My instructor asked me to solo after 10 hours total instruction time. I disagreed but He insisted, said I was ready. I did great that day but over the next 20 hours or so, I made bad mistakes in the pattern that should have been corrected before I soloed. He and I should have been in agreement before the first solo flight. 50 years ago.
The reporter did not say that the student had not flown in three weeks, he said that he had not flown with the student in three weeks. Perhaps the CFI that sent the student off solo had flown with the student more recently. Perhaps that second CFI had also changed the wind limitations in his endorsement. Perhaps the second CFI had just given 3.1 hours of dual instruction to the student. That would be a long and tiring lesson but we don’t know the second CFI’s reasoning and we have not heard from the student.
I understand the 141 school ideas (got my Instrument via one). But, these comments and the example given tell me how much I learned at a “normal” flight school (with a 2300×40′ runway on top of a hill with X/W). Later I was taught procedural flying once I had all the basics covered. But then, I learned to fly before GPS. So we were taught to take a road atlas with us on cross countries and binoculars. Got caught in IMC, found a hole (large one) and dropped through it. Saw a water tower and had my wife read the name on the tower. That told us where we were.
How many practice this kind of flying for when GPS dies (or is being jammed) or your EFB dies and your phone is not behaving?
So I knew from that where the closest airport was to refuel and get a new wx brief (IMC was unforecast — was supposed to be widely scattered). Once you get that certificate, does one today, out of a 141 school, have enough info to get out of trouble rather than getting in deeper? This article and these comments have me concerned and may explain why we see some of the behaviors we do at some airports.
ADSB is a fine tool but…we need to train newbies to get their heads out of the cockpit !!!
A good case study to discuss flight school vs traditional one-on-one training. I’m a freelance CFI based at a rural airport; and basically unemployed. However, it’s a good thing I’m retired after 22 years of flight instructing. A local high school graduate is headed to the nationally acclaimed state university flight school. Given he has virtually zero experience in the cockpit, I offered to fly with him a few hours over the summer. The answer: the university discourages this.
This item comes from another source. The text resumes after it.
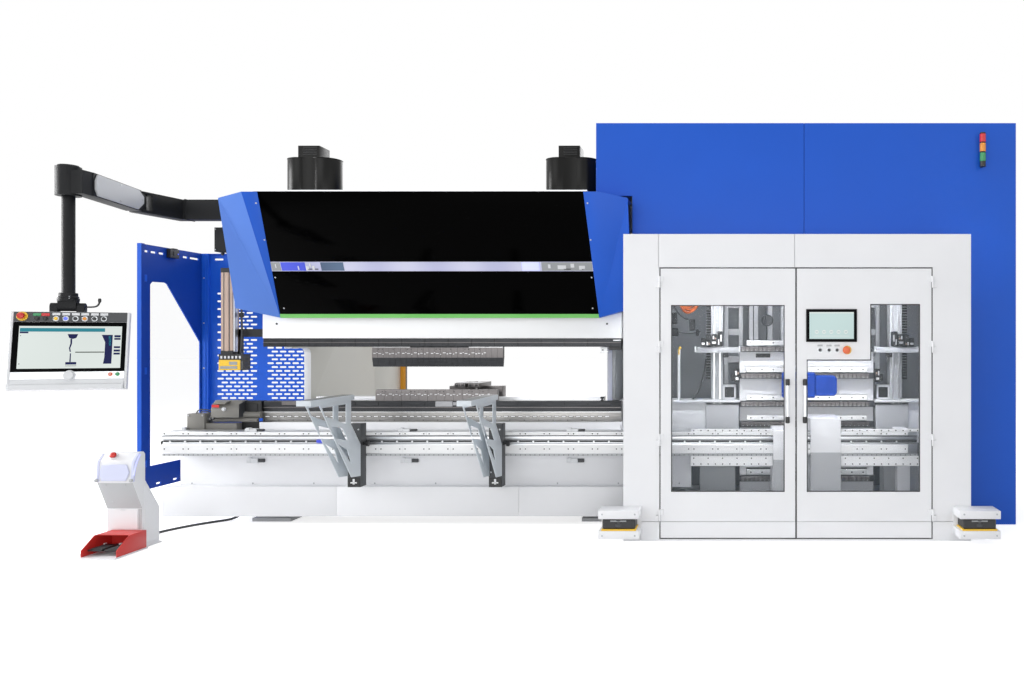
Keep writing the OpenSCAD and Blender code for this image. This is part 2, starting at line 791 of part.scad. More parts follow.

Apparently, my years of experience instructing might taint him in some way. It’s better he pay for a couple hundred hours so he himself can become a collegiate CFI training new airline pilots.
Any university that would discourage this would be one to run away from.
Had a similar situation. My girlfriend was deemed ready for solo. Instead I took her out and changed up the entry, so no bird setting on the third mailbox for reference to turn and reduce RPM. I took the plane back at 100 feet AGL, power reduced and still descending, 3 miles short of the runway and still hadn’t reached for the throttle..
Rote teaching is hazardous to those who, for lack of a better word, mechanically inclined. ADS-B seems to be creating it’s own dependency caveat.
A student is just that, a student. He was doing, or not doing, exactly as he was taught.
A CFI having a student solo for the first time, that hasn’t flown in three weeks? Bad move. Not being present on that day? Bad move. Another CFI, who may not have flown with the student ‘giving the ok’ to the student to solo? Bad, bad bad.
As a DPE, I spend lots of time in flight schools. I see, often, the student that wants to finish in a timely manner. Everyone wants it NOW. And many end up with subpar training because of it.
Well said! It concerns me, as an AGI/IGI, how so many students aren’t being taught/assigned appropriate ground work to form a solid foundation for their flight training. A first solo is a huge deal, a life-and-death responsibility, not only to the student in question, but also other pilots, flight schools, airports, ATC, and the aviation community in general. As an “unconventional” flight student (my end goal is teaching), I can on the one hand understand how young students pursuing an airline or similar career pressure themselves to accomplish “the mission” as quickly as possible. That, however, is a hazardous attitude. I’m a firm believer in knowing the material to the core (not just at the level necessary to pass a knowledge test), and reading stories like this, frankly, scares me. What if this student had been at a non-towered airport and the traffic he cut off just happened to be a little closer and couldn’t react in time? The student should “go back to the drawing board,” so to speak, and the CFI should always err on the side of caution. Especially regarding student solos, if there’s one scintilla of doubt as to the student’s readiness, it’s a “no-go.”
Couldn’t agree more. If the student has a 7 kt limitation, which is low, that means there shouldn’t be any number higher than that on a metar or taf. If that limitation is in the student’s logbook, it must be followed per 61.89(a)(8). This has to be verified by the person authorizing the local solo flight, along with verifying a current 90-endorsement and all school guidelines. The total time of the flight, 3.1 hours, for a student pilot who hadn’t flown in 3 weeks? At that stage proficiency can drop off rapidly – at least a quick flight with a cfi was in order. I remember most students were done at the beginning, as far as energy, in about an hour. Plan the appropriate total time.
This sounds like a classic case of mis-identifying traffic called by the tower. Having traffic on the crosswind is unusual but the usual situation of two aircraft on final is a good example. With the pilot on downwind, the controller may say you are following traffic on final, but may leave out where on final. The pilot sees an airplane on really short final close to the threshold line, and the pilot reports traffic in sight. But the traffic to follow was on a mile final, so there’s the set-up for the turn in front of the traffic which is what appears to have happened in this case on the crosswind. What can be done is use a qualifier when reporting traffic in sight. I.e. the reply to the tower could have been I have the traffic in sight at my 9 o’clock. That should alert the controller that the pilot is looking in the wrong direction and the controller can make an appropriate clarification. It’s not the student’s fault – as said students will do what they are taught.